Autoregressive Video Model
A simple implementation to understand how autoregressive models work for video generation.
Overview
This codebase demonstrates the core concepts of autoregressive video modeling:
- Autoregressive Generation: Predicting future frames based on past frames
- Patch-based Processing: Dividing frames into patches for efficient processing
- Transformer Architecture: Using self-attention for temporal modeling
- Causal Masking: Ensuring the model only attends to previous frames
Key Components
1. Model Architecture (model.py
)
- VideoAutoregressiveModel: Main model class
- Patchify/Unpatchify: Converts frames to/from patch sequences
- Positional Encoding: Adds temporal position information
- Causal Transformer: Ensures autoregressive property
2. Dataset (dataset.py
)
- SyntheticVideoDataset: Generates simple moving shapes
- Motion types: linear, circular, bounce
- Helps understand temporal patterns without complex real data
3. Training (train.py
)
- Standard PyTorch training loop
- MSE loss for frame prediction
- Gradient clipping for stability
- Checkpoint saving and tensorboard logging
4. Inference (inference.py
)
- VideoGenerator: Handles video generation
- Supports generation from noise or continuation
- Visualization utilities
Quick Start
# Run demo (trains for 10 epochs on synthetic data)

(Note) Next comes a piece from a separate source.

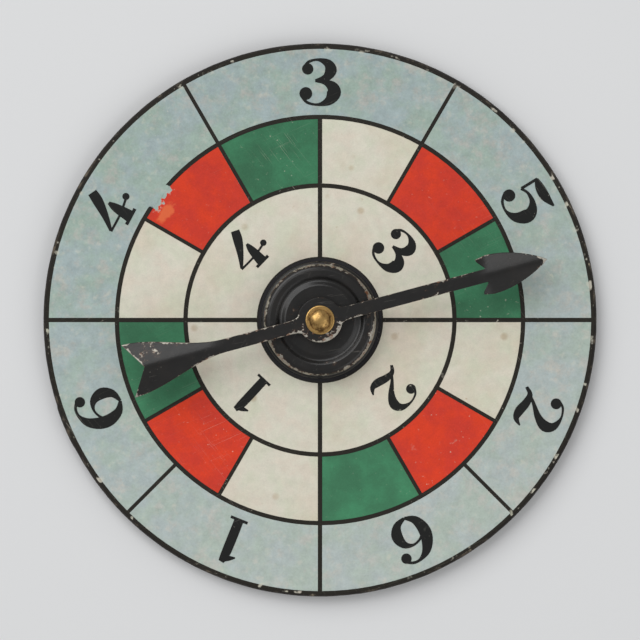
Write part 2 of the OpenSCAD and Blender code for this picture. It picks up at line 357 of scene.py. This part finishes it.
def wear(paint):
    """How worn the print is: specks, rubbed patches, hairline scratches and a rubbed rim, from 0 to 1."""
    patch = paint.noise(16.0, 3.0, shift=40.0).rise(0.5, 0.72)
    specks = paint.noise(0.55, 3.0, 0.6, shift=9.0).rise(0.66, 0.74) * (patch * 0.85 + 0.15)
    rubs = paint.noise(2.6, 4.0, 0.65, shift=21.0).rise(0.64, 0.72) * patch
    rim = paint.r.rise(SHEET_MM - 1.4, SHEET_MM) * paint.noise(1.6, 3.0, shift=5.0).rise(0.6, 0.7)
    hairlines = paint.scratches(24, 9.0, 0.07, 23.0).most(paint.scratches(-52, 7.0, 0.06, 27.0))
    return specks.most(rubs * 0.7).most(rim).most(hairlines * (patch * 0.4 + 0.12))


def paper_colour(paint):
    """Aged printing paper with cloudy yellowing and small brown spots."""
    aged = paint.mix(paint.noise(9.0, 4.0, 0.6).rise(0.4, 0.75) * 0.8, PAPER, PAPER_AGED)
    hue = paint.noise(3.6, 3.0, 0.55, shift=33.0)
    aged = paint.mix(hue.rise(0.48, 0.68) * 0.5, aged, PAPER_GREENISH)
    aged = paint.mix(hue.rise(0.52, 0.32) * 0.5, aged, PAPER_PINKISH)
    spots = paint.spots(5.0).rise(0.16, 0.05) * paint.noise(12.0, shift=15.0).rise(0.45, 0.6)
    fox = (spots * 0.5).most(paint.noise(1.6, 4.0, 0.6, shift=30.0).rise(0.66, 0.8) * 0.55)
    fibre = paint.sway(0.24, 0.18, 3.0, 0.6) + paint.sway(0.26, 1.2, 4.0, 0.65) + 1.01
    return paint.shade(paint.mix(fox, aged, FOXING), fibre)


def tint_colour(paint):
    """The outer ring's tint: patchy and fine-grained, and faded towards the lower right of the dial."""
    tint = paint.mix(paint.noise(5.0, 4.0, 0.6, shift=60.0).rise(0.36, 0.64), TINT_GREEN, TINT_BLUE)
    tint = paint.mix(paint.noise(2.4, 4.0, 0.65, shift=70.0).rise(0.48, 0.72) * 0.85, tint, TINT_PINKISH)
    faded = (paint.x * 0.4 - paint.y).rise(-35.0, 45.0)
    tint = paint.mix(faded * 0.35, tint, TINT_PINKISH)
    grain = paint.sway(0.3, 0.3, 2.0, 0.7, shift=80.0)
    cloud = paint.sway(0.5, 1.4, 4.0, 0.65, shift=83.0)
    return paint.shade(tint, grain + cloud + paint.x * 0.0004 - paint.y * 0.0024 + 1.03)


def cell_ink(paint, deep, light, size, shift, fade):
    """An ink that lies unevenly, in clouds of two shades. It pales by fade a millimetre towards -Y."""
    cloud = paint.noise(size, 4.0, 0.6, shift=shift).rise(0.34, 0.66)
    mottle = paint.sway(0.3, 0.27, 2.0, 0.7, shift=shift) + paint.sway(0.3, 1.5, 4.0, 0.65, shift=shift + 9.0)
    return paint.shade(paint.mix(cloud, deep, light), mottle - paint.y * fade + 1.0)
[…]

python example.py --mode demo
# Full training
python example.py --mode train
# Generate videos from checkpoint
python example.py --mode generate --checkpoint ./checkpoints/best_model.pt
Understanding the Code
How Autoregressive Video Generation Works
- Input Processing:
- Video frames are divided into patches (e.g., 8x8 pixels)
- Each patch becomes a token in the sequence
- Frames are flattened into a long sequence of patches
- Autoregressive Prediction:
- Given frames 1 to t-1, predict frame t
- Causal mask ensures no “looking ahead”
- Model learns temporal patterns in video
- Generation Process:
- Start with a few initial frames
- Predict next frame patch by patch
- Add predicted frame to context
- Repeat for desired length
Key Concepts Illustrated
- Patchification: See
patchify()
in model.py - Causal Masking: See transformer mask in
forward()
- Sequential Generation: See
generate()
method - Temporal Embeddings: Frame position embeddings
Experiments to Try
- Architecture Changes:
- Vary model size (d_model, num_layers)
- Change patch size (smaller = more detail)
- Adjust sequence length (max_frames)
- Training Variations:
- Different motion patterns in dataset
- Temperature sampling during generation
- Various learning rates and schedules
- Advanced Extensions:
- Add conditional generation (e.g., text prompts)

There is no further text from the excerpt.